Plummer professor of Christian morals Peter Gomes recalls that her editorial "struck a chord I'd heard before. I thought it was time to raise it in a formal way." So he asserted at a faculty meeting that reading period has been undergoing erosion (for at least 10 years, he estimates), and that its parameters should be more explicitly defined.

Just past its seventieth birthday, then, Harvard's unusual academic amenity is finding itself in the midst of an identity crisis. In an effort to clarify the history of reading period, associate dean for undergraduate education Jeffrey Wolcowitz sent Gomes a memo detailing the legislative history of the institution. The Handbook for Students currently specifies, "At the end of each term, a period of twelve days prior to the start of final examinations is designated as the Reading Period." But at its inception in 1927, the length of the period was about two and a half weeks in winter and three and a half weeks in spring. The measure called for instructors to "discontinue lectures, or other classroom exercises" except in courses open to freshmen or those which a department designated exempt from reading period. The text stipulates, though, that "courses in which section meetings or conferences are held may continue such sections or conferences." And it was also understood that "the suspension of lectures shall involve no diminution in the total amount of work...."
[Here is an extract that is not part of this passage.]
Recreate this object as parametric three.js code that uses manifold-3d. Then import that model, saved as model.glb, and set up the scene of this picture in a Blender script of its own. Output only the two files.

Later amendments to the legislation called for various refinements, such as capping reading loads at "250 to 300 pages of average difficulty." They also emphasized the optional nature of the period: a 1961 amendment referred to "the privilege of observing the Reading Period." Formulations in the current Information for Instructors and Handbook for Students echo that language, explaining that "faculty members may choose not to meet with their courses for formal classes."

Because most students merely glance at their handbooks, however, many seem unaware of how reading period is actually defined. Burns was surprised to find the description couched in terms of "choice," but says it sounded oddly familiar: "To say reading period is a privilege and not a right sounds like vintage Harvard-speak." Somewhere in the system, there is a miscommunication between administrators and faculty members on the one hand, and students on the other. "It's all well and good to say reading period is a privilege," Gomes explains, "but it becomes an expectation...there is a shared notion that it is a different kind of quality time."

The expectation is further reinforced by word of mouth from older students to younger. Burns, whose older sister attended Harvard, had the impression that "reading period was like a windfall; you could do virtually no work all semester and then submerge yourself in work." And Burns herself felt that the reading periods her first year were "a huge block of time. Now sections and new reading assignments take up the first week and destroy the period of peace."

In fact, Burns matriculated in 1994-95, the first year that reading period was set at precisely 12 days each term. Her opinion, of course, may represent one individual's changing perception as she moves from high school's temporal rigidity, to the novelty of unstructured study time, to the wearing off of that novelty. But Gomes feels strongly that "there is a student culture and lore handed from generation to generation" that fuels students' expectations and also chronicles a true phenomenon of erosion.

To Gomes, the legislative history of reading period, with its many vacillations, "records a history of the faculty's lack of consensus" about the issue. He also suggests that the policy is not clearly codified because it existed largely as an implicit code, understood in an earlier era as a gentlemen's agreement. Now that era has gone by: "We've lost a common sense of the culture around here," says Gomes. "We have a rich and diverse faculty, some of whom were not brought up in this peculiar calendar of ours with its unwritten cultural expectations."

Ultimately, the question of reading period is linked to the larger issue of academic-calendar reform. Harvard is almost unique in retaining a schedule of examinations after the two-week winter recess. The potentially stress-inducing practice is justified by the fact that students may study during reading period after (theoretically) enjoying a relaxed winter break. This ups the ante for critics of the period's trend toward shrinkage. "Reading period is trotted out whenever the Harvard calendar is questioned," notes Burns. "If they're going to use it to justify archaic practices, then it should be a real reading period." Gomes adds that if the faculty dispensed with the reading period hiatus, calendar reforms would inevitably come up.

Regardless of his own favorable feelings toward what he calls a "season of focus," Gomes says his first priority is to spark a "full discussion" of reading period policies this spring, something he has not heard in his 28 years here. "There has been no study, no systematic policy on the matter," he explains. "There have been mostly episodic discussions--mostly on the length of reading period, but little on its nature. I'm looking forward to participating."